Mineral and geological resources, including fossil fuels and aggregates, can be considered to be non-renewable on time scales relevant for decision makers (e.g. Reid et al., 2010; Mudd, 2010). In the vast majority of places, they are more rapidly exhausted by humans than they can be replenished by nature, meaning that truly sustainable resource management is not possible (Prior et al., 2012). Comprehensive knowledge on the distribution, composition and dynamics of geological resources, therefore, is critical for developing long-term strategies for optimised resource use.

With growing land-use constraints and depletion of terrestrial aggregate resources, marine sand and gravel have gained importance (ICES, 2016). On a global scale, the stock for these widely demanded bulk resources may be assumed infinite (USGS, 2016). Regionally, though, exploitation is limited by a diversity of interacting social, economical, technological, geological and political factors (Habert et al. 2010). In a further constraint, legislation for the protection of the environment requires the assessment of a large number of conditions that need to be fulfilled for sand and gravel extraction to be permitted (Radzevičius et al., 2010; ICES, 2016). However, thorough assessment frameworks are most commonly lacking, and environmental impact assessments are rarely based on best available knowledge (Velegrakis et al., 2010).

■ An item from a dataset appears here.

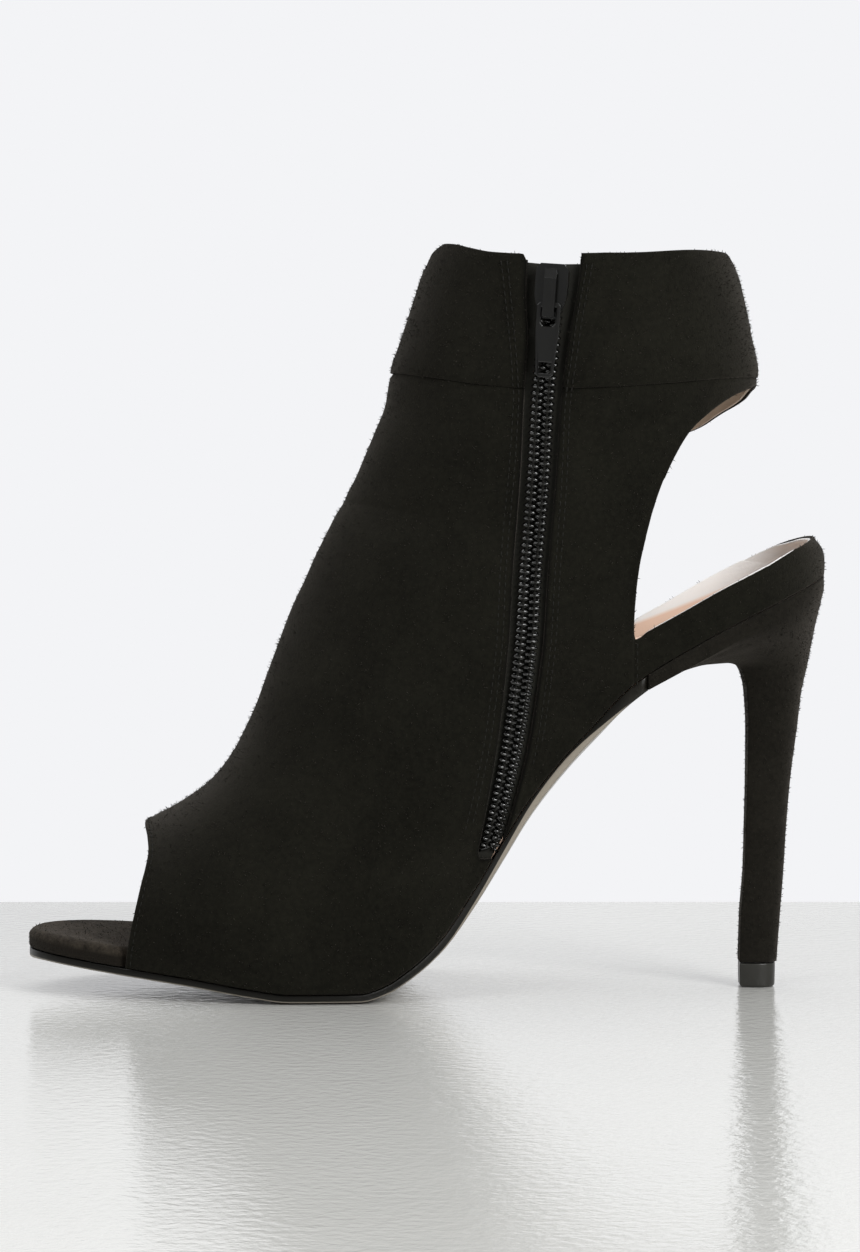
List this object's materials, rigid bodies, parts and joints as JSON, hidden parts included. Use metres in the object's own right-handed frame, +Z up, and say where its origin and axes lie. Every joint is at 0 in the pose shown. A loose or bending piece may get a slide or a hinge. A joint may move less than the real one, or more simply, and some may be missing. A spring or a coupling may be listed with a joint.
{
  "type": "peep-toe stiletto ankle boot",
  "caption": "Right black suede peep-toe stiletto ankle boot with an open heel, a cuff band and an inner-side zip with a swinging pull tab.",
  "frame": {"origin": "centre of the bounding box on the floor, under the shoe", "axes": "+X runs from the toe to the heel, +Y to the outer (lateral) side of the foot, +Z up"},
  "size_m": [0.201, 0.0795, 0.1874],
  "materials": {
    "suede": "napped",
    "cuff_suede": "napped",
    "insole_board": "napped",
    "sole_unit": "satin",
    "heel_cover": "napped",
    "tip_plastic": "satin",
    "zip_cloth": "woven",
    "zip_coil": "satin",
    "zip_metal": "satin",
    "pull_metal": "satin"
  },
  "bodies": {
    "shoe": {"upper": "suede", "cuff": "cuff_suede", "insole": "insole_board", "outsole": "sole_unit", "heel": "heel_cover", "heel_tip": "tip_plastic", "zip_tape": "zip_cloth", "zip_chain": "zip_coil", "zip_slider": "zip_metal"},
    "pull": {"pull_tab": "pull_metal"}
  },
  "joints": [
    {"name": "pull_tab_swing", "type": "hinge", "parent": "shoe", "child": "pull", "pos_m": [0.02998, -0.03355, 0.17151], "axis": [-0.9865, 0.1482, 0.0694], "range_deg": [0, 140]}
  ]
}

In this chapter, an innovative way of dealing with a multitude of cross-disciplinary information in a resource-management context is presented. It discusses the workflow developed within the research network TILES (Transnational and Integrated Long-term Marine Exploitation Strategies, http://odnature.naturalsciences.be/tiles/). The aim of TILES is the development of a 4D (3D and time), voxel (3D pixel or cuboid) -based resource decision support system (DSS) containing tools that link 3D geological models, knowledge and concepts to numerical environmental impact models. The (DSS) will primarily serve as a tool to generate resource suitability maps. These maps are instrumental in answering questions regarding application-specific extraction demands and preferences, showing if these can be met and, if so, highlighting well-suited areas.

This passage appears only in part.